Mirzayan quotes Vladimir Avatkov, head of the Center for Eastern Studies, International Relations and Public Diplomacy, who highlighted that Turkey is currently shifting from its European course toward the Middle East and the post-Soviet space, including the Caucasus.
Avatkov noted that following the Turkish referendum the relationship between Ankara and Brussels have further deteriorated and will most likely fluctuate between a "cold" and a "hot" scandal.
Hence, the main activity of Turkey will be on the east and southeast directions. What is more important, Ankara had already "fertilized" soil there after the collapse of the USSR.
"Throughout the 1990s and 2000s, the country [Turkey] had been expanding its positions in Transcaucasia," Vladimir Avatkov said.
Still, it does not mean that Transcaucasia can be considered a Turkish zone of influence, Mirzayan emphasized.
"Azerbaijanis are most positively treated by Turkish nationalists, then by practicing Muslims, and then by Kemalists and the left-leaning Turks. That is, the more 'left,' the cooler [the attitude toward Azerbaijan is]," Mirzayan wrote.

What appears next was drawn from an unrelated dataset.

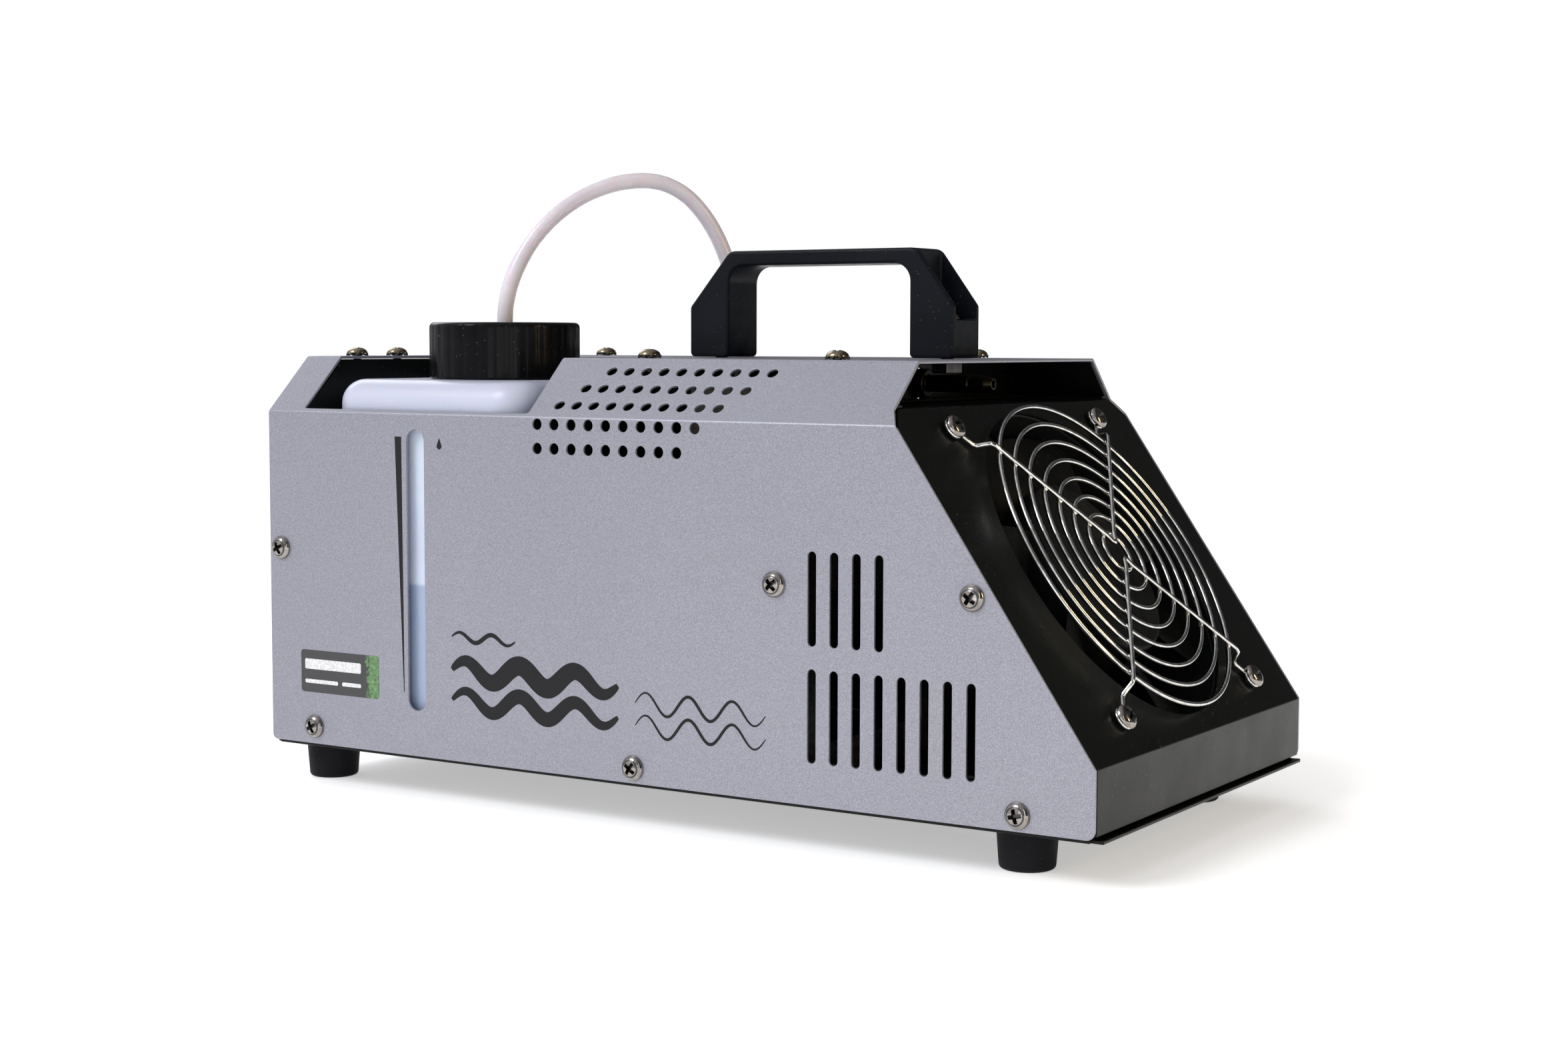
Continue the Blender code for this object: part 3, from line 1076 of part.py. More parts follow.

He pointed out that Recep Tayyip Erdogan's electorate consists of the first two groups — the nationalists and practicing Muslims. However, in the future years, the Turkish-Azerbaijani relationship may fall prey to inner political struggle between Erdogan's supporters and secular Kemalists.
"Secondly, one should not exaggerate Ankara's readiness to fulfill its military-political obligations towards Baku," he remarked.
Citing Nikolai Silayev, Senior Research Fellow of the Center for Studies of Caucasus at MGIMO University, Mirzayan stressed that "Turkey will not dare to provide direct military assistance to Azerbaijan in the event of the escalation of the Nagorno-Karabakh conflict."
"Baku understands this perfectly," he wrote, adding that that is why part of the Azerbaijani establishment does not believe in the 'fraternal feelings' of the Turkish leadership, seeing them as "nothing but business."
Likewise, the Turkish-Georgian relationship just seems to be close, according to Mirzayan.
Mirzayan cited Silayev who admitted that since 2008 Ankara has invested a lot in the Georgian economy, while the Turkish Armed Forces provided military training to Georgian troops.
"Turkish positions had become particularly strong [in Georgia] immediately after the [Georgia-South Ossetia conflict] in August 2008, when the region's longstanding mediator, Russia, disappeared and the Turks had been favored by then head of the Georgian state [Mikheil Saakashvili]," Mirzayan wrote, adding that Tbilisi at that time even went so far as to try to re-write the country's history, claiming that it was Russia, not Turkey, who used to be hostile to Georgians in previous centuries.
"[Georgia's] right-wing forces are looking at Turkey with suspicion especially in light of the economic expansion of the Turkish business in Adzharia," Silayev noted, adding that some political scientists have already raised the alarm over the potential challenge posed by Ankara and Baku to Georgia's sovereignty.
In addition, there are at least two other factors impeding Turkish dominance in Transcaucasia — Moscow, and Tehran.
"While the Iranians work mainly in Armenia, the Kremlin is trying to strengthen its positions in all three countries, including Georgia. And, most interestingly, Ankara cannot engage in squeezing Moscow out of the region. As it has been repeatedly noted, Russia is too important for Erdogan, and he can't afford once again quarreling with [Russian President Vladimir] Putin," Mirzayan underscored.
As for the US, it is highly unlikely that the Trump administration will endorse Ankara's efforts to boost its influence in the region: as of yet, US President Donald Trump is not interested in escalating tensions with Moscow.
"However, the lack of real opportunities for creating the Ankara-Tbilisi-Baku axis does not mean that they do not need to pretend to develop them and carry out joint [military] exercises, which each of the three potential targets (Russia, Armenia, Iran) can regard as a potential challenge. Perhaps, they would get scared and make concessions to one of the members of the pseudo-triumvirate," Mirzayan concluded ironically.